Back to Daft

Progress Indicators

docs/observability/progress-indicators.md

0.7.101.7 KB
Original Source

Progress Indicators

Daft includes built-in progress indicators to track query execution in local and distributed runs. Progress indicators help you monitor execution status and estimate remaining work.

See also:

When running in a shell (like Bash) or in a Jupyter Notebook, Daft displays a progress indicator with query statistics. These statistics differ between local and distributed (Ray) execution.

!!! note "Note"

When running a Python script outside of a user-facing shell, the progress indicator is disabled. If you want to disable the progress indicator explicitly, set the environment variable `DAFT_PROGRESS_BAR=0`. This can be useful for benchmarking as progress tracking can add overhead in local execution.

Local Execution

In local or single-node execution, the progress indicator shows:

  • The time spent since the start of an execution operator. This is only the "wall clock" time, not the total time spent across all threads.
  • The number of rows received and emitted per operator. This can be useful to see if a particular operation is currently waiting for more rows or processing output
  • Additional metrics depending on the operator.
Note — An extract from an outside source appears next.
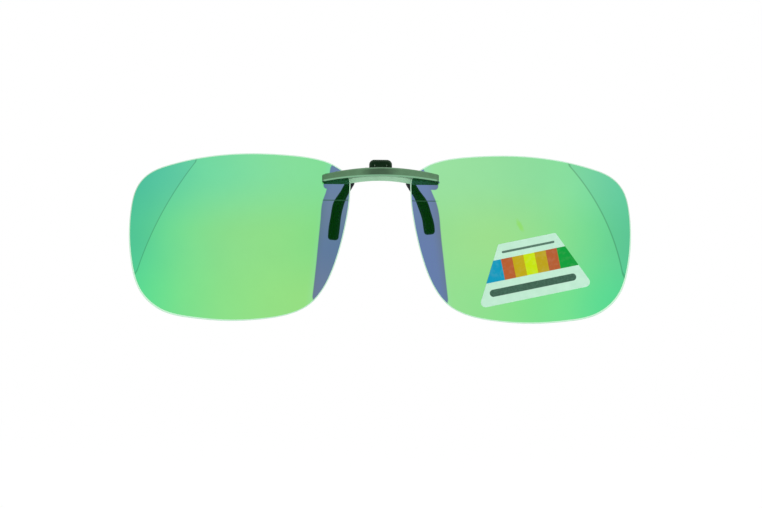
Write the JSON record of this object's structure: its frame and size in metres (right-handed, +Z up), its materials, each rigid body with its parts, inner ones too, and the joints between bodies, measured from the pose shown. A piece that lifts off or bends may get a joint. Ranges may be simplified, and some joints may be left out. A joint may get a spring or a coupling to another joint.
{
  "type": "flip-up clip-on sunglasses",
  "caption": "Rimless mirrored clip-on sun lenses on an arched bridge bar, with a sprung clamp with rubber arms behind the bar and a hinge that flips the lenses up.",
  "frame": {"origin": "middle of the lower edge of the clip carrier, the edge that comes down on a spectacle bridge", "axes": "+X along the bridge bar, to the viewer's right when the lenses are seen from the front; -Y is the side the mirrored lenses face, +Y is towards the wearer; +Z up"},
  "size_m": [0.1326, 0.013, 0.0441],
  "materials": {
    "bar_metal": "satin dark olive-grey lacquer",
    "plate_metal": "satin dark olive-grey lacquer",
    "clip_metal": "satin dark gunmetal lacquer",
    "screw_steel": "turned steel",
    "spring_steel": "bright spring steel",
    "bush_nylon": "clear nylon",
    "lens": "green mirror coating over a grey tint, gloss",
    "black_rubber": "soft black rubber",
    "tab_plastic": "satin black plastic",
    "label_film": "thin pale film with plain printed colour bars"
  },
  "bodies": {
    "clip_body": {"clip_carrier": "clip_metal", "flip_pin": "screw_steel", "jaw_pin": "screw_steel", "torsion_spring": "spring_steel", "detent_leaf": "spring_steel", "leaf_rivets": "screw_steel", "front_left_sleeve": "black_rubber", "front_right_sleeve": "black_rubber"},
    "lens_frame": {"bridge_bar": "bar_metal", "rear_plate": "plate_metal", "flip_barrel": "plate_metal", "left_lens": "lens", "right_lens": "lens", "left_lens_screws": "screw_steel", "right_lens_screws": "screw_steel", "left_lens_bushes": "bush_nylon", "right_lens_bushes": "bush_nylon", "peel_off_label": "label_film"},
    "rear_jaw": {"rear_lever": "clip_metal", "rear_left_sleeve": "black_rubber", "rear_right_sleeve": "black_rubber", "thumb_tab_cover": "tab_plastic"}
  },
  "joints": [
    {"name": "lens_flip", "type": "hinge", "parent": "clip_body", "child": "lens_frame", "pos_m": [0, -0.0025, 0.0023], "axis": [-1, 0, 0], "range_deg": [0, 90], "deforming": ["detent_leaf"]},
    {"name": "jaw_open", "type": "hinge", "parent": "clip_body", "child": "rear_jaw", "pos_m": [0, 0.0014, 0.0016], "axis": [1, 0, 0], "range_deg": [0, 22], "stiffness_Nm_per_rad": 0.02, "springref_deg": -51.57, "deforming": ["torsion_spring"]}
  ]
}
For example, we show the number of bytes written by write operators

Distributed (Ray) Execution

In distributed execution on Ray, the progress indicator shows:

  • The number of partitions processed by a pipeline of tasks
  • The time spent per pipeline so far
  • An approximation of the time left for the known remaining partitions

Why is the progress indicator different?

Ray automatically manages a different progress indicator based on tasks and actors. This progress indicator tracks different statistics and is not as customizable.